On May 27, 2020, the Board of Directors (the “Board”) of Phreesia, Inc. (the “Company”) amended the Company’s Amended and Restated By-laws (the “By-laws”) in order to amend Section 8 of Article VI to designate the United States District Court for the Southern District of New York as the exclusive jurisdiction for any litigation arising under the Securities Act of 1933, as amended (the “Securities Act,” and such amendment, the “By-laws Amendment”). The Board approved the By-laws Amendment in order to reduce any potential expenses that the Company may incur in connection with any potential actions asserting a claim under the Securities Act if required to defend them in multiple jurisdictions and/or in parallel proceedings in federal and state courts simultaneously.
 
The foregoing summary and description of the provisions of the By-laws Amendment does not purport to be complete and is qualified in its entirety by reference to the full text of the By-laws Amendment, a copy of which is filed as Exhibit 3.1 with this Current Report on Form 8-K and is incorporated herein by reference.

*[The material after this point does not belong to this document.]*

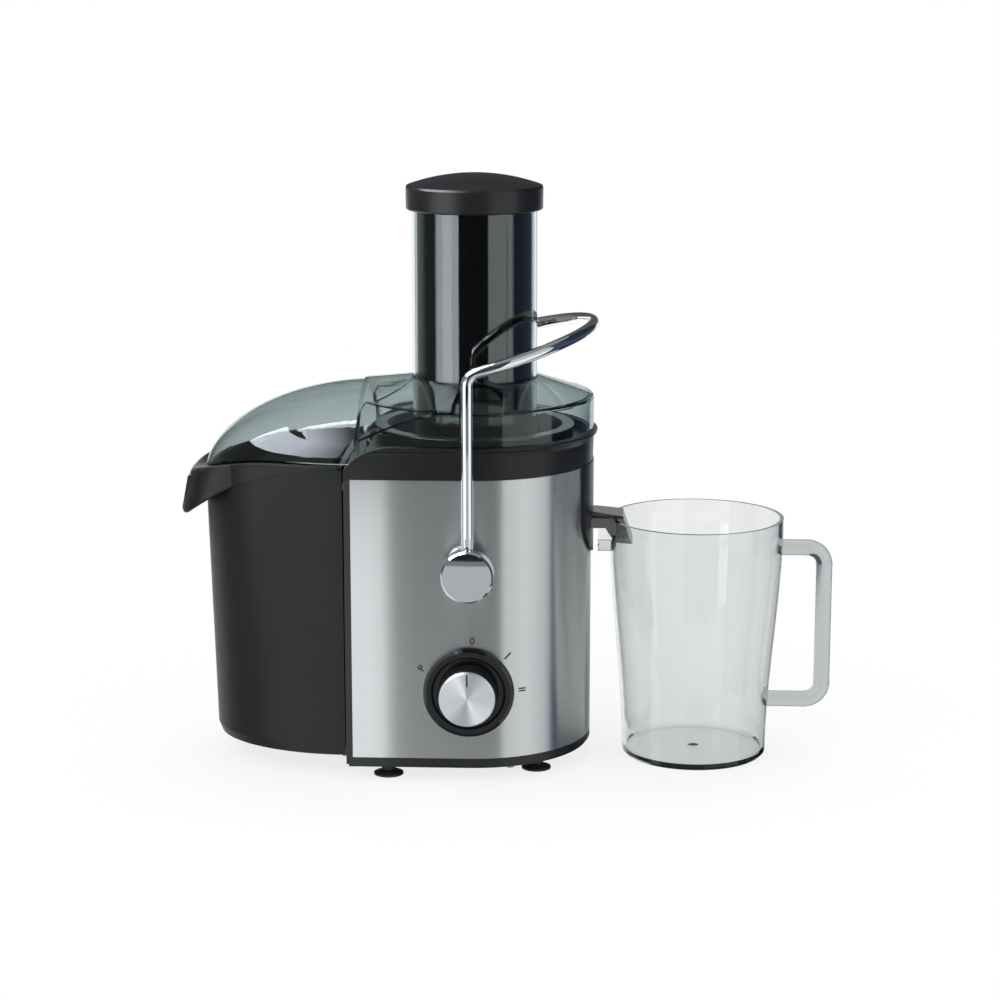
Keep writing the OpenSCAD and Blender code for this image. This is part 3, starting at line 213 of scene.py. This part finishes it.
def clear(name, absorb, density, rough=0.02, wave=0.06):
    """Clear moulded plastic: it takes up light along its depth, so its rims and edges are dark."""
    n = Nodes(name)
    wavy = n.noise(22, 2)
    n.link(n.ramp(wavy, tinted((0.975, 0.985, 0.98), 0.01)), n.bsdf.inputs["Base Color"])
    n.link(n.spread(wavy, rough, rough + 0.02), n.bsdf.inputs["Roughness"])
    n.bump(wavy, wave, WAVE_DEPTH)
    n.set(Transmission_Weight=1.0, IOR=ACRYLIC_IOR, Specular_IOR_Level=0.5)
    volume = n.add("ShaderNodeVolumeAbsorption")
    volume.inputs["Color"].default_value = (*absorb, 1)
    volume.inputs["Density"].default_value = density
    n.link(volume.outputs["Volume"], n.out.inputs["Volume"])
    return n.mat


def steel_material():
    """Horizontal brushing: fine lines along the wrap, so highlights stretch up and down."""
    n = Nodes("steel brushed")
    lines = n.noise(420, 3, (0.03, 0.03, 4))
    tones = n.ramp(lines, [(0.25, (0.62, 0.62, 0.615)), (0.75, (0.69, 0.69, 0.685))])
    n.link(tones, n.bsdf.inputs["Base Color"])
    n.link(n.spread(lines, 0.30, 0.36), n.bsdf.inputs["Roughness"])
    n.set(Metallic=1.0, Anisotropic=1.0, Anisotropic_Rotation=0.25)
    tangent = n.add("ShaderNodeTangent", direction_type="RADIAL", axis="Z")
    n.link(tangent.outputs["Tangent"], n.bsdf.inputs["Tangent"])
    return n.mat


def spun_material():
    """Turned aluminium: rings about the dial's axis, which give opposite bright wedges."""
    n = Nodes("spun aluminium")
    rings = n.noise(900, 2, (1, 0.01, 1))
    n.link(n.ramp(rings, tinted((0.95, 0.96, 0.975), 0.01)), n.bsdf.inputs["Base Color"])
    n.link(n.spread(rings, 0.38, 0.44), n.bsdf.inputs["Roughness"])
    n.set(Metallic=1.0, Anisotropic=0.85, Anisotropic_Rotation=0.25)
    tangent = n.add("ShaderNodeTangent", direction_type="RADIAL", axis="Y")
    n.link(tangent.outputs["Tangent"], n.bsdf.inputs["Tangent"])
    return n.mat


def domed_chrome(centre, lean):
    """Chrome whose flat face is very slightly domed about the pivot; lean is the slope per metre."""
    mat = metal("domed chrome", CHROME, 0.06, depth=0, spread=0.01, tint=0.01)
    n = Nodes.of(mat)
    away = n.add("ShaderNodeVectorMath", operation="SUBTRACT")
    away.inputs[1].default_value = centre
    n.link(n.coords(), away.inputs[0])
    parts = n.add("ShaderNodeSeparateXYZ")
    n.link(away.outputs["Vector"], parts.inputs["Vector"])
    flat = n.add("ShaderNodeCombineXYZ")
    n.link(parts.outputs["X"], flat.inputs["X"])
    n.link(parts.outputs["Z"], flat.inputs["Z"])
    square = n.add("ShaderNodeVectorMath", operation="DOT_PRODUCT")
    n.link(flat.outputs["Vector"], square.inputs[0])
    n.link(flat.outputs["Vector"], square.inputs[1])
    height = n.add("ShaderNodeMath", operation="MULTIPLY")
    height.inputs[1].default_value = -lean / 2
    n.link(square.outputs["Value"], height.inputs[0])
    n.bump(height.outputs["Value"], 1.0, 1.0)
    return mat


MATERIALS = {
    "black_plastic": plastic("black satin", (0.010, 0.010, 0.011), 0.30, specular=0.42),
    "gloss_black": plastic("black gloss", (0.006, 0.006, 0.008), 0.05, mottle=0.02),
    "bin_black": grained("bin black", (0.009, 0.009, 0.010), 0.36, specular=0.26),
    "foot_rubber": grained("rubber", (0.016, 0.016, 0.017), 0.6),
    "seal_rubber": grained("seal rubber", (0.20, 0.06, 0.05), 0.6),
    "plated_steel": metal("plated steel", (0.6, 0.6, 0.6), 0.25),
    "brushed_wrap": steel_material(),
    "chrome": metal("chrome", CHROME, 0.05, depth=0, spread=0.01, tint=0.01),
    "spun_metal": spun_material(),
    "switch_plastic": plastic("switch", (0.7, 0.67, 0.6), 0.4),
    "board_green": plastic("board", (0.03, 0.18, 0.08), 0.35),
    "lamination": metal("lamination", (0.3, 0.31, 0.33), 0.45, (1, 1, 12)),
    "copper": metal("copper", (0.75, 0.33, 0.16), 0.3, (1, 1, 8)),
    "brass": metal("brass", (0.72, 0.55, 0.26), 0.3),
    "cast_aluminium": metal("cast aluminium", (0.62, 0.63, 0.65), 0.45),
    "spout_grey": metal("spout grey", (0.20, 0.20, 0.205), 0.26, depth=0),
    "hub_white": plastic("hub", (0.75, 0.75, 0.72), 0.3),
    "sieve_steel": metal("sieve steel", (0.30, 0.31, 0.32), 0.30),
    "clear_lid": clear("clear lid", (0.0, 0.20, 0.19), 170),
    "clear_tube": clear("clear tube", (0.0, 0.45, 0.42), 22, wave=0.02),
    "clear_jug": clear("clear jug", (0.0, 0.10, 0.06), 50, wave=0.10),
    "clear_handle": clear("clear handle", (0.0, 0.10, 0.10), 60, rough=0.2),
}


def dress_frame():
    """Every CAD node gets the material of its slot."""
    slot_of = {row["node"]: row["material_slot"] for row in frame["record"]["subparts"]}
    for name, obj in nodes.items():
        material = MATERIALS[slot_of[name]]
        obj.data.materials.clear()
        obj.data.materials.append(material)
        for face in obj.data.polygons:
            face.material_index = 0


DISC_LEAN = 10.0

dress_frame()
# the ring shines less than the other black parts
nodes["juice_collector"].data.materials[0] = plastic("ring black", (0.008, 0.008, 0.009), 0.30, specular=0.28)
nodes["pivot_disc_front"].data.materials[0] = domed_chrome(PIVOT, DISC_LEAN)

# ---------------------------------------------------------------- building helpers


def link(obj, material, body):
    bpy.context.scene.collection.objects.link(obj)
    obj.data.materials.append(MATERIALS[material] if isinstance(material, str) else material)
    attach(obj, body)
    return obj


def mesh_object(name, verts, faces, smooth=True):
    data = bpy.data.meshes.new(name)
    data.from_pydata([tuple(v) for v in verts], [], faces)
    data.update()
    for face in data.polygons:
        face.use_smooth = smooth
    return bpy.data.objects.new(name, data)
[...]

Item 9.01 Financial Statements and Exhibits
(d) Exhibits
Exhibit Number Description
3.1



SIGNATURE
Pursuant to the requirements of the Securities Exchange Act of 1934, the registrant has duly caused this report to be signed on its behalf by the undersigned hereunto duly authorized.
Date: June 1, 2020 Phreesia, Inc.
By: /s/ Thomas Altier
Name: Thomas Altier
Title: Chief Financial Officer

Exhibit 3.1
AMENDMENT TO THE
AMENDED AND RESTATED
BY-LAWS
OF
PHREESIA, INC.

(the “Corporation”)


Article VI, Section 8 of the Amended and Restated By-laws of the Corporation (the “By-laws”), is hereby amended and restated in its entirety as follows:
“SECTION 8. Exclusive Jurisdiction of Delaware Courts or the United States District Court for the Southern District of New York. Unless the Corporation consents in writing to the selection of an alternative forum, the Chancery Court shall be the sole and exclusive forum for state law claims for (i) any derivative action or proceeding brought on behalf of the Corporation, (ii) any action asserting a claim of breach of a fiduciary duty owed by any director, officer or other employee of the Corporation to the Corporation or the Corporation’s stockholders, (iii) any action asserting a claim arising pursuant to any provision of the Delaware General Corporation Law or the Certificate or By-laws, (iv) any action to interpret, apply, enforce or determine the validity of the Certificate or these By-laws, or (v) any action asserting a claim against the Corporation governed by the internal affairs doctrine. Unless the Corporation consents in writing to the selection of an alternative forum, the United States District Court for the Southern District of New York shall be the sole and exclusive forum for resolving any complaint asserting a cause of action arising under the Securities Act of 1933, as amended. Any person or entity purchasing or otherwise acquiring any interest in shares of capital stock of the Corporation shall be deemed to have notice of and consented to the provisions of this Section 8.”